** Material **
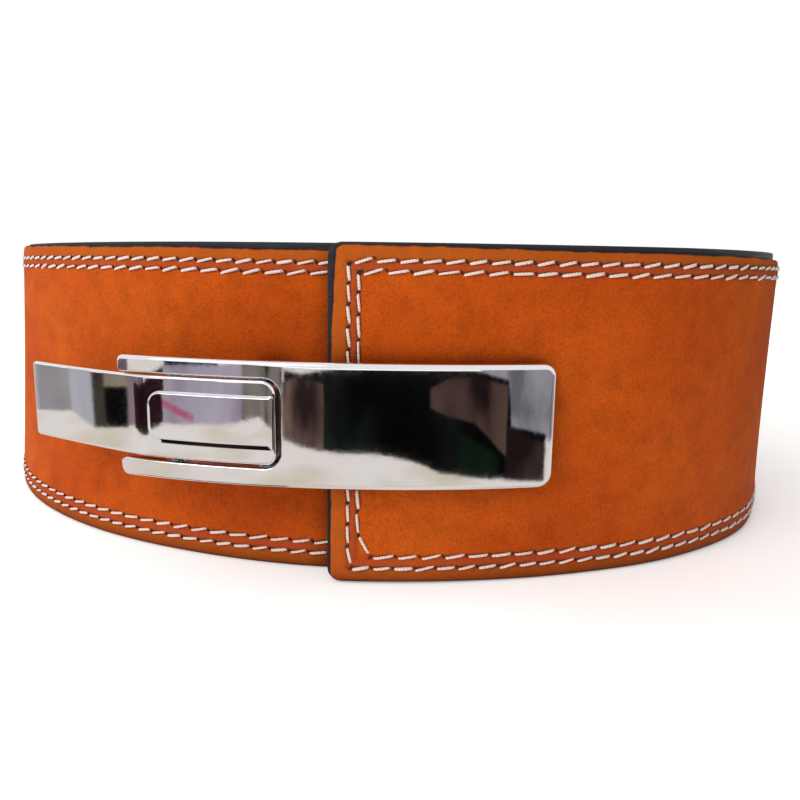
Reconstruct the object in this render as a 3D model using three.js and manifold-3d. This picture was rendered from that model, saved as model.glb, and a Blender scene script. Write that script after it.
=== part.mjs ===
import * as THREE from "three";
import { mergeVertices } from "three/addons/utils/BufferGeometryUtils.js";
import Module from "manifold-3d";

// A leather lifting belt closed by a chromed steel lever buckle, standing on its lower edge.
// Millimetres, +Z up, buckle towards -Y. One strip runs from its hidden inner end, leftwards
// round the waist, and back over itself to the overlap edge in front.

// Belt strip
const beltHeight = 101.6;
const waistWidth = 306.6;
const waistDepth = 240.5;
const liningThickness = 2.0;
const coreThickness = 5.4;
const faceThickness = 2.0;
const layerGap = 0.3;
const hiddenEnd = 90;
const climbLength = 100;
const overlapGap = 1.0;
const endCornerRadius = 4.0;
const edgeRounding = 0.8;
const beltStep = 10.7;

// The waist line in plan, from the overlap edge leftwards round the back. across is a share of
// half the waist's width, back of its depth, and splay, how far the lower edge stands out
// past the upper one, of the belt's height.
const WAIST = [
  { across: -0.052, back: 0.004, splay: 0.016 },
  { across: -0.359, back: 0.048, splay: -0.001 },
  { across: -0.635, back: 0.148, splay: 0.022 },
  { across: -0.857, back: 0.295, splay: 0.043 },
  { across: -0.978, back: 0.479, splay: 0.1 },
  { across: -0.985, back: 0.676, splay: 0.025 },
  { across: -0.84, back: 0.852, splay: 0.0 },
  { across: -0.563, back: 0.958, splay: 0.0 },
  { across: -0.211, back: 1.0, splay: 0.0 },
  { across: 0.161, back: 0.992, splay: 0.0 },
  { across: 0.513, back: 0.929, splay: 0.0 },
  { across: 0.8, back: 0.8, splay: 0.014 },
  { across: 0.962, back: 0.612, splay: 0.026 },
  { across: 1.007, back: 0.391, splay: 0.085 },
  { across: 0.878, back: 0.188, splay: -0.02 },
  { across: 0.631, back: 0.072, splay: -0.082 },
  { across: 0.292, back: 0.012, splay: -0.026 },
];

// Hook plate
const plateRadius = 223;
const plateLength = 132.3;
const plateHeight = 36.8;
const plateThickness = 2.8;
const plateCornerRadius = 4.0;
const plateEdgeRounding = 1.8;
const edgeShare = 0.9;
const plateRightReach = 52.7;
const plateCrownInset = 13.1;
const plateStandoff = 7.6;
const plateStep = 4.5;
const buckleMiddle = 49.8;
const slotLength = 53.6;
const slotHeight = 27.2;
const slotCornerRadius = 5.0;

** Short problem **
Reproduce the material exactly, with every line intact.

** Answer **
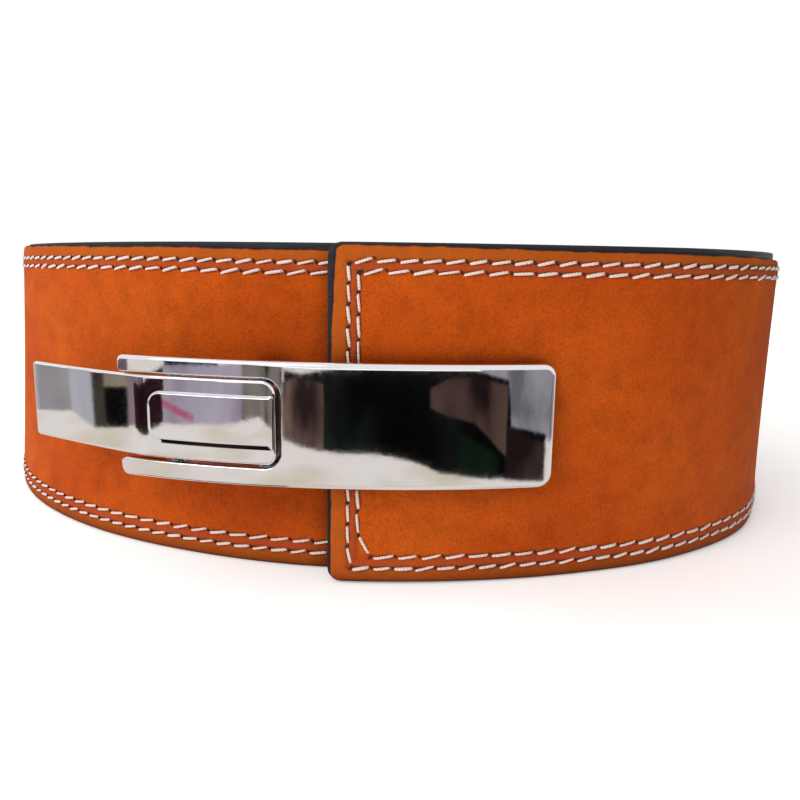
Reconstruct the object in this render as a 3D model using three.js and manifold-3d. This picture was rendered from that model, saved as model.glb, and a Blender scene script. Write that script after it.
=== part.mjs ===
import * as THREE from "three";
import { mergeVertices } from "three/addons/utils/BufferGeometryUtils.js";
import Module from "manifold-3d";

// A leather lifting belt closed by a chromed steel lever buckle, standing on its lower edge.
// Millimetres, +Z up, buckle towards -Y. One strip runs from its hidden inner end, leftwards
// round the waist, and back over itself to the overlap edge in front.

// Belt strip
const beltHeight = 101.6;
const waistWidth = 306.6;
const waistDepth = 240.5;
const liningThickness = 2.0;
const coreThickness = 5.4;
const faceThickness = 2.0;
const layerGap = 0.3;
const hiddenEnd = 90;
const climbLength = 100;
const overlapGap = 1.0;
const endCornerRadius = 4.0;
const edgeRounding = 0.8;
const beltStep = 10.7;

// The waist line in plan, from the overlap edge leftwards round the back. across is a share of
// half the waist's width, back of its depth, and splay, how far the lower edge stands out
// past the upper one, of the belt's height.
const WAIST = [
  { across: -0.052, back: 0.004, splay: 0.016 },
  { across: -0.359, back: 0.048, splay: -0.001 },
  { across: -0.635, back: 0.148, splay: 0.022 },
  { across: -0.857, back: 0.295, splay: 0.043 },
  { across: -0.978, back: 0.479, splay: 0.1 },
  { across: -0.985, back: 0.676, splay: 0.025 },
  { across: -0.84, back: 0.852, splay: 0.0 },
  { across: -0.563, back: 0.958, splay: 0.0 },
  { across: -0.211, back: 1.0, splay: 0.0 },
  { across: 0.161, back: 0.992, splay: 0.0 },
  { across: 0.513, back: 0.929, splay: 0.0 },
  { across: 0.8, back: 0.8, splay: 0.014 },
  { across: 0.962, back: 0.612, splay: 0.026 },
  { across: 1.007, back: 0.391, splay: 0.085 },
  { across: 0.878, back: 0.188, splay: -0.02 },
  { across: 0.631, back: 0.072, splay: -0.082 },
  { across: 0.292, back: 0.012, splay: -0.026 },
];

// Hook plate
const plateRadius = 223;
const plateLength = 132.3;
const plateHeight = 36.8;
const plateThickness = 2.8;
const plateCornerRadius = 4.0;
const plateEdgeRounding = 1.8;
const edgeShare = 0.9;
const plateRightReach = 52.7;
const plateCrownInset = 13.1;
const plateStandoff = 7.6;
const plateStep = 4.5;
const buckleMiddle = 49.8;
const slotLength = 53.6;
const slotHeight = 27.2;
const slotCornerRadius = 5.0;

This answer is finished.